ALBANY — Raising the stakes in a tense battle over a pipeline project, Gov. Andrew Cuomo threatened to cancel the operating certificate of National Grid — one of New York’s biggest utility firms — for the downstate region after the company refused to provide new natural gas connections.
“I’m not going to let the people of New York be bullied and exploited,” Cuomo, a Democrat, told a New York City television station after giving top National Grid officials a 14-day ultimatum that he plans to revoke the company’s operating certificate in that region.
National Grid has thousands of customers in the North Country, western New York and the Oneonta region. But they would not be immediately impacted if the Cuomo administration were to make good on its threat to revoke the company’s certificate to provide gas service to downstate residents.
The company declared a moratorium downstate after the Cuomo administration refused to allow the proposed construction of the Northeast Supply Enhancement Project, a $1 billion gas pipeline backed by Williams Partners.
The latter company is also a prime investor in the Constitution Pipeline, a proposed transmission project whose route into New York from Pennsylvania would take it through Delaware County, just east of Oneonta, as well as into Schoharie County. That project has also been blocked by the Cuomo administration, citing environmental impacts.
Amplifying the threat, Cuomo said in the television interview that if National Grid fails to issue a plan for providing future gas supply, “we’ll find a utility who can.”
“…A lot of companies would like to have this franchise, so they have 14 days to explain to the people of this state what the alternatives are, and there can’t be a moratorium,” he said.
Cuomo’s threat against a state-regulated utility drew a sharp rebuke from Senate GOP Leader John Flanagan, (R-Suffolk County).
He said the threat illustrates Cuomo’s “failure to lead for the people of this state, and his willingness to cater to extreme environmentalists who have no real plan to solve this crisis.”
National Grid said in a statement that it will “respond accordingly” to Cuomo’s letter, though offered no hint of the specific steps it may take.
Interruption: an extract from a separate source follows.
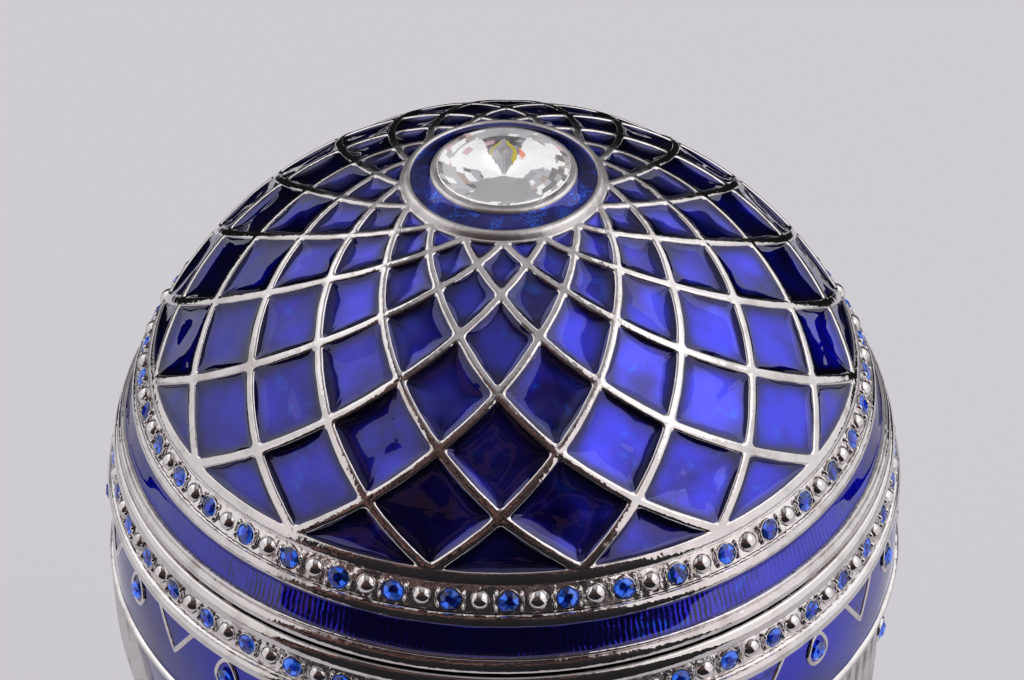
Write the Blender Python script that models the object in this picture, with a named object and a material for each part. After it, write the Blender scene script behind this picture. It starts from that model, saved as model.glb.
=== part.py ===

Gavin Donohue, the head of the Independent Power Producers of New York, called the governor’s threat to revoke the certificate of a major utility player in New York “unprecedented.”
“This makes New York a scarier place to do business,” Donohue told CNHI in an interview. “They (National Grid) have been doing what they have been supposed to do as a regulated utility.”
But Anne Marie Garti, an environmental lawyer who represents a grassroots group called Stop the Pipeline in the fight to derail the Constitution Pipeline, cheered Cuomo’s suggestion that National Grid has used the moratorium to pressure the state to allow the downstate pipeline project.
Cuomo, in his letter, argued National Grid should have looked into other supply options before denying new connections.
“Gas can be trucked, shipped, or barged, and other infrastructure could be proposed or additional unloading facilities installed,” he said.
The trucking of compressed natural gas, a business practice that has grown in recent years in the upstate region, has been controversial, with environmental activists calling such trucks “virtual pipelines” posing hazards on highways.
The Business Council of New York, which lobbies at the statehouse on behalf of business interests, had no public comment on Cuomo’s threat.
But Ken Girardin, a policy analyst for the Empire Center for Public Policy, an Albany think tank, said the governor’s action eliminates “any remaining illusion” that the state Public Service Commission — New York’s primary utility watchdog — has been acting independently under the Cuomo administration.
“When you give a single state agency so much power to regulate such a big part of the economy, the last thing you want is a politician manipulating that agency to satisfy his personal political whims, Girardin said.
According to Newsday, a Long Island newspaper, the ongoing showdown over the downstate pipeline has stalled new home construction and delayed oil-to-gas conversions planned by numerous businesses and property owners.